» MATERIAL:
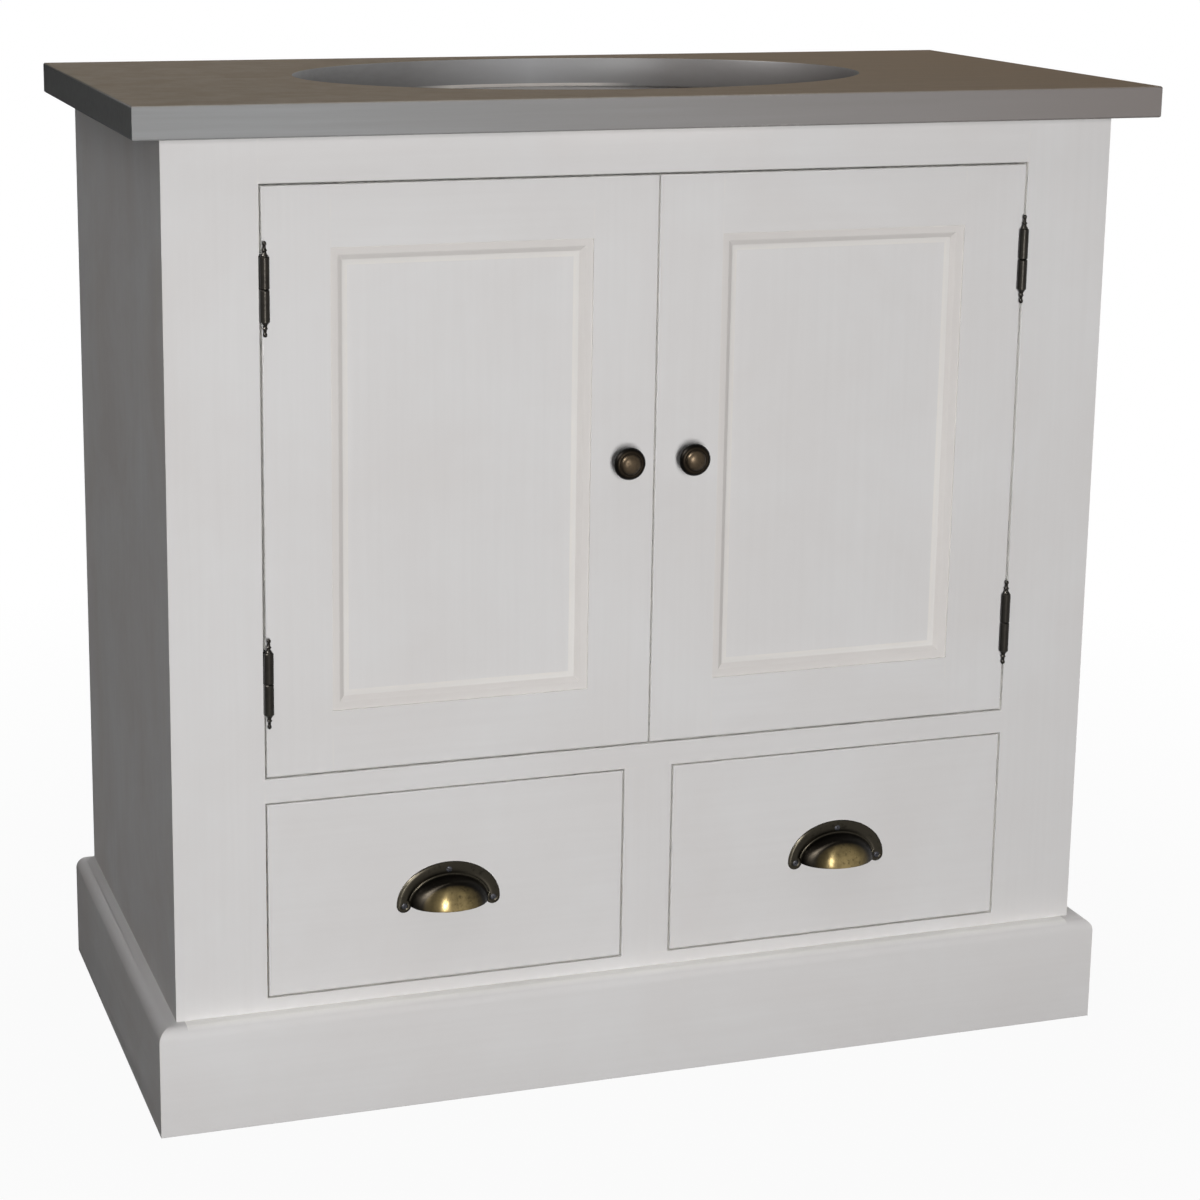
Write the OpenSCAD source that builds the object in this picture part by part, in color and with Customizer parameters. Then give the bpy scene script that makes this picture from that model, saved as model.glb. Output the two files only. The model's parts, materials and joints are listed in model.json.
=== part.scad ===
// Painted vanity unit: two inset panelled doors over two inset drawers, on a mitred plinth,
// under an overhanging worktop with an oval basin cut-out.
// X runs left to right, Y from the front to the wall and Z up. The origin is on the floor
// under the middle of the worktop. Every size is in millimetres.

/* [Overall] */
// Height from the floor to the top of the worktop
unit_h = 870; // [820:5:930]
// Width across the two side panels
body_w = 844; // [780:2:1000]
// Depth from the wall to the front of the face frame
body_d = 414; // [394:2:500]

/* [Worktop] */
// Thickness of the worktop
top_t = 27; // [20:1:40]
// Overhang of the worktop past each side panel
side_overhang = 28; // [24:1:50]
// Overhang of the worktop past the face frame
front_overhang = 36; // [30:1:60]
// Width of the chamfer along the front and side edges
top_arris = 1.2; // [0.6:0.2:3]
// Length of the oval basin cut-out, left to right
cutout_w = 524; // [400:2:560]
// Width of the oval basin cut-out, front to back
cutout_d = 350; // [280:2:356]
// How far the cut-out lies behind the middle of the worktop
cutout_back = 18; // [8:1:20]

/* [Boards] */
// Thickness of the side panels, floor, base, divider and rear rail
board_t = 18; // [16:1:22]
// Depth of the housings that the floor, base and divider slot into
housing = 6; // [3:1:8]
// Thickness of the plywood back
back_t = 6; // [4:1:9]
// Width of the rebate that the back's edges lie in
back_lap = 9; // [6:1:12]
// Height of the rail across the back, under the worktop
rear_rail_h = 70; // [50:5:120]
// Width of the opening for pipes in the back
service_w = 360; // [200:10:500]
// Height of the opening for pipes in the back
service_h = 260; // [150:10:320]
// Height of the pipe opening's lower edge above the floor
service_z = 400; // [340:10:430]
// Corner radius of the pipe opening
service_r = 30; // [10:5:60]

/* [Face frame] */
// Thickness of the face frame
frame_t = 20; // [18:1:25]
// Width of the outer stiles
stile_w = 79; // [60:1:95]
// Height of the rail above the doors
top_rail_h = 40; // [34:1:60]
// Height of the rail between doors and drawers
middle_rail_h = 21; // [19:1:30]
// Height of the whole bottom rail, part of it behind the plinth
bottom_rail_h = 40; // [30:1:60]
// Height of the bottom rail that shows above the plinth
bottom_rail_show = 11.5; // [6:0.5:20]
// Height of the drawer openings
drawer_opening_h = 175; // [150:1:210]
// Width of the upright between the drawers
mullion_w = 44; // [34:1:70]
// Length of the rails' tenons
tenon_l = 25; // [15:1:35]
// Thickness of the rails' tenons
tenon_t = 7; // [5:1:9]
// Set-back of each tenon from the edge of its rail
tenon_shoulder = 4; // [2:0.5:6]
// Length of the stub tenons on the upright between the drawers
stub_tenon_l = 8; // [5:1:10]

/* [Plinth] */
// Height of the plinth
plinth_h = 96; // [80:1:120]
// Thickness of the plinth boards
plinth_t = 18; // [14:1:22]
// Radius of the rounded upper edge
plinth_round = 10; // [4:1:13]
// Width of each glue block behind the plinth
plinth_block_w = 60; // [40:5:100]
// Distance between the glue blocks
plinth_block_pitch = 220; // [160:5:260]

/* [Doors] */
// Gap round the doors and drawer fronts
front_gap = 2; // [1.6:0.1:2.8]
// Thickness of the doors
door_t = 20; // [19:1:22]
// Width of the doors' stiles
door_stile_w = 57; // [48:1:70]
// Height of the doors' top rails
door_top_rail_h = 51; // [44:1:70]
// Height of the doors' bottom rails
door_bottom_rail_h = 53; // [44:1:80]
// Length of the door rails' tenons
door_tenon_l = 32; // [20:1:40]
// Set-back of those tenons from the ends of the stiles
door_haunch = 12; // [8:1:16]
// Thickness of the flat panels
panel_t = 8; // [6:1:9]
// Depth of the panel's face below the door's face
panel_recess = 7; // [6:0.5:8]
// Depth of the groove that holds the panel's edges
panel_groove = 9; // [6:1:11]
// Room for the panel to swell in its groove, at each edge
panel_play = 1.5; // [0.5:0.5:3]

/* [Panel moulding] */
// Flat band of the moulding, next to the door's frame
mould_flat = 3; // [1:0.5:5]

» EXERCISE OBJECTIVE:
Quote the whole listing above, leaving nothing out.

» SOLUTION TO THIS EXERCISE:
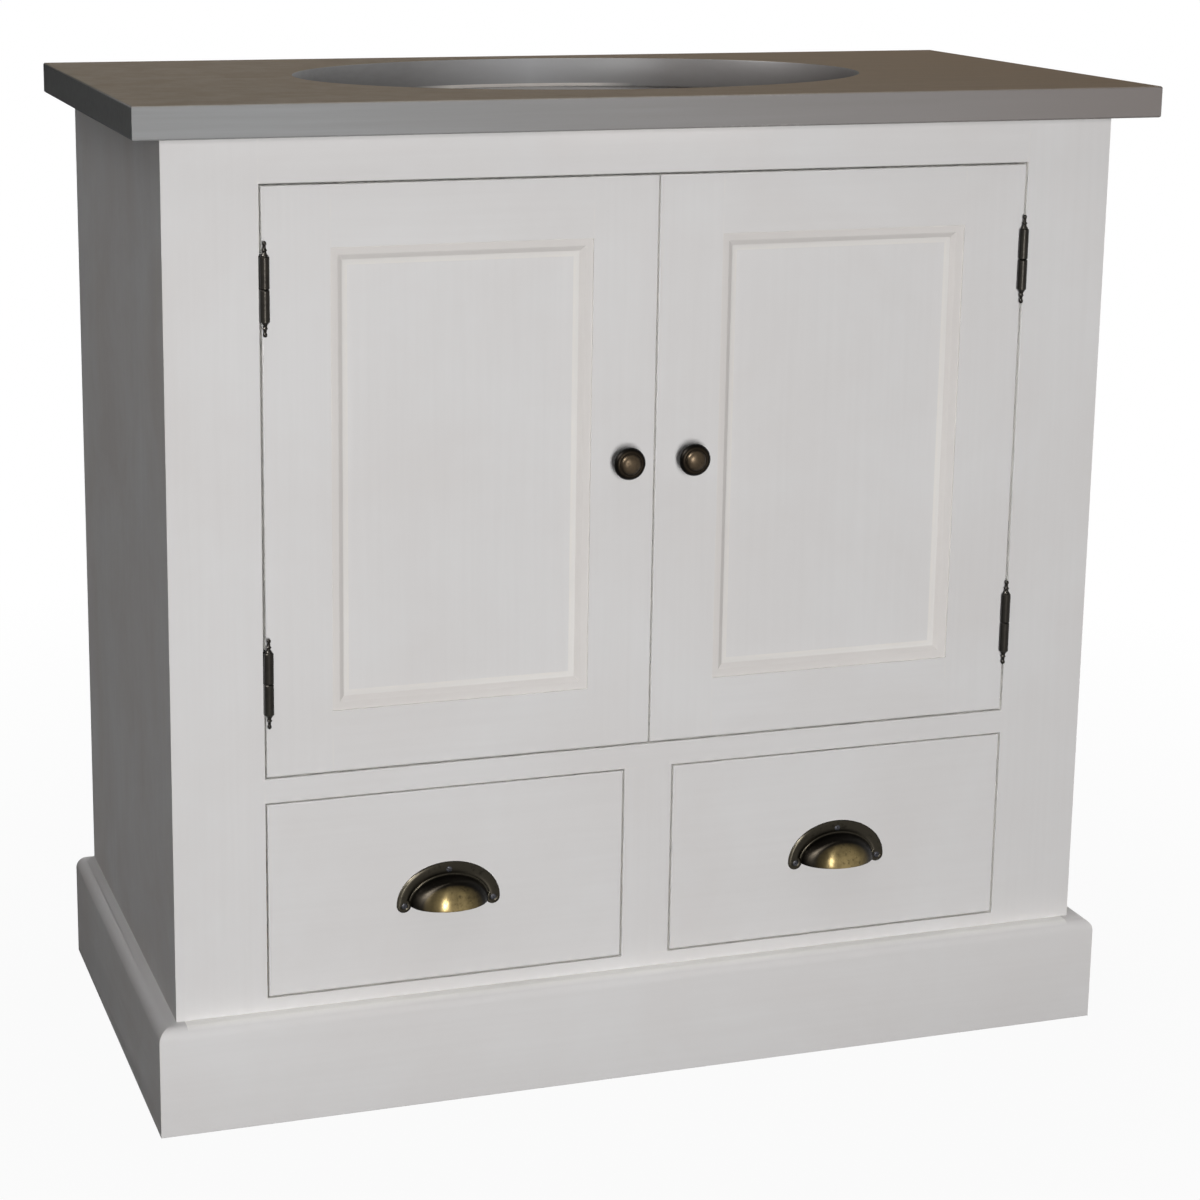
Write the OpenSCAD source that builds the object in this picture part by part, in color and with Customizer parameters. Then give the bpy scene script that makes this picture from that model, saved as model.glb. Output the two files only. The model's parts, materials and joints are listed in model.json.
=== part.scad ===
// Painted vanity unit: two inset panelled doors over two inset drawers, on a mitred plinth,
// under an overhanging worktop with an oval basin cut-out.
// X runs left to right, Y from the front to the wall and Z up. The origin is on the floor
// under the middle of the worktop. Every size is in millimetres.

/* [Overall] */
// Height from the floor to the top of the worktop
unit_h = 870; // [820:5:930]
// Width across the two side panels
body_w = 844; // [780:2:1000]
// Depth from the wall to the front of the face frame
body_d = 414; // [394:2:500]

/* [Worktop] */
// Thickness of the worktop
top_t = 27; // [20:1:40]
// Overhang of the worktop past each side panel
side_overhang = 28; // [24:1:50]
// Overhang of the worktop past the face frame
front_overhang = 36; // [30:1:60]
// Width of the chamfer along the front and side edges
top_arris = 1.2; // [0.6:0.2:3]
// Length of the oval basin cut-out, left to right
cutout_w = 524; // [400:2:560]
// Width of the oval basin cut-out, front to back
cutout_d = 350; // [280:2:356]
// How far the cut-out lies behind the middle of the worktop
cutout_back = 18; // [8:1:20]

/* [Boards] */
// Thickness of the side panels, floor, base, divider and rear rail
board_t = 18; // [16:1:22]
// Depth of the housings that the floor, base and divider slot into
housing = 6; // [3:1:8]
// Thickness of the plywood back
back_t = 6; // [4:1:9]
// Width of the rebate that the back's edges lie in
back_lap = 9; // [6:1:12]
// Height of the rail across the back, under the worktop
rear_rail_h = 70; // [50:5:120]
// Width of the opening for pipes in the back
service_w = 360; // [200:10:500]
// Height of the opening for pipes in the back
service_h = 260; // [150:10:320]
// Height of the pipe opening's lower edge above the floor
service_z = 400; // [340:10:430]
// Corner radius of the pipe opening
service_r = 30; // [10:5:60]

/* [Face frame] */
// Thickness of the face frame
frame_t = 20; // [18:1:25]
// Width of the outer stiles
stile_w = 79; // [60:1:95]
// Height of the rail above the doors
top_rail_h = 40; // [34:1:60]
// Height of the rail between doors and drawers
middle_rail_h = 21; // [19:1:30]
// Height of the whole bottom rail, part of it behind the plinth
bottom_rail_h = 40; // [30:1:60]
// Height of the bottom rail that shows above the plinth
bottom_rail_show = 11.5; // [6:0.5:20]
// Height of the drawer openings
drawer_opening_h = 175; // [150:1:210]
// Width of the upright between the drawers
mullion_w = 44; // [34:1:70]
// Length of the rails' tenons
tenon_l = 25; // [15:1:35]
// Thickness of the rails' tenons
tenon_t = 7; // [5:1:9]
// Set-back of each tenon from the edge of its rail
tenon_shoulder = 4; // [2:0.5:6]
// Length of the stub tenons on the upright between the drawers
stub_tenon_l = 8; // [5:1:10]

/* [Plinth] */
// Height of the plinth
plinth_h = 96; // [80:1:120]
// Thickness of the plinth boards
plinth_t = 18; // [14:1:22]
// Radius of the rounded upper edge
plinth_round = 10; // [4:1:13]
// Width of each glue block behind the plinth
plinth_block_w = 60; // [40:5:100]
// Distance between the glue blocks
plinth_block_pitch = 220; // [160:5:260]

/* [Doors] */
// Gap round the doors and drawer fronts
front_gap = 2; // [1.6:0.1:2.8]
// Thickness of the doors
door_t = 20; // [19:1:22]
// Width of the doors' stiles
door_stile_w = 57; // [48:1:70]
// Height of the doors' top rails
door_top_rail_h = 51; // [44:1:70]
// Height of the doors' bottom rails
door_bottom_rail_h = 53; // [44:1:80]
// Length of the door rails' tenons
door_tenon_l = 32; // [20:1:40]
// Set-back of those tenons from the ends of the stiles
door_haunch = 12; // [8:1:16]
// Thickness of the flat panels
panel_t = 8; // [6:1:9]
// Depth of the panel's face below the door's face
panel_recess = 7; // [6:0.5:8]
// Depth of the groove that holds the panel's edges
panel_groove = 9; // [6:1:11]
// Room for the panel to swell in its groove, at each edge
panel_play = 1.5; // [0.5:0.5:3]

/* [Panel moulding] */
// Flat band of the moulding, next to the door's frame
mould_flat = 3; // [1:0.5:5]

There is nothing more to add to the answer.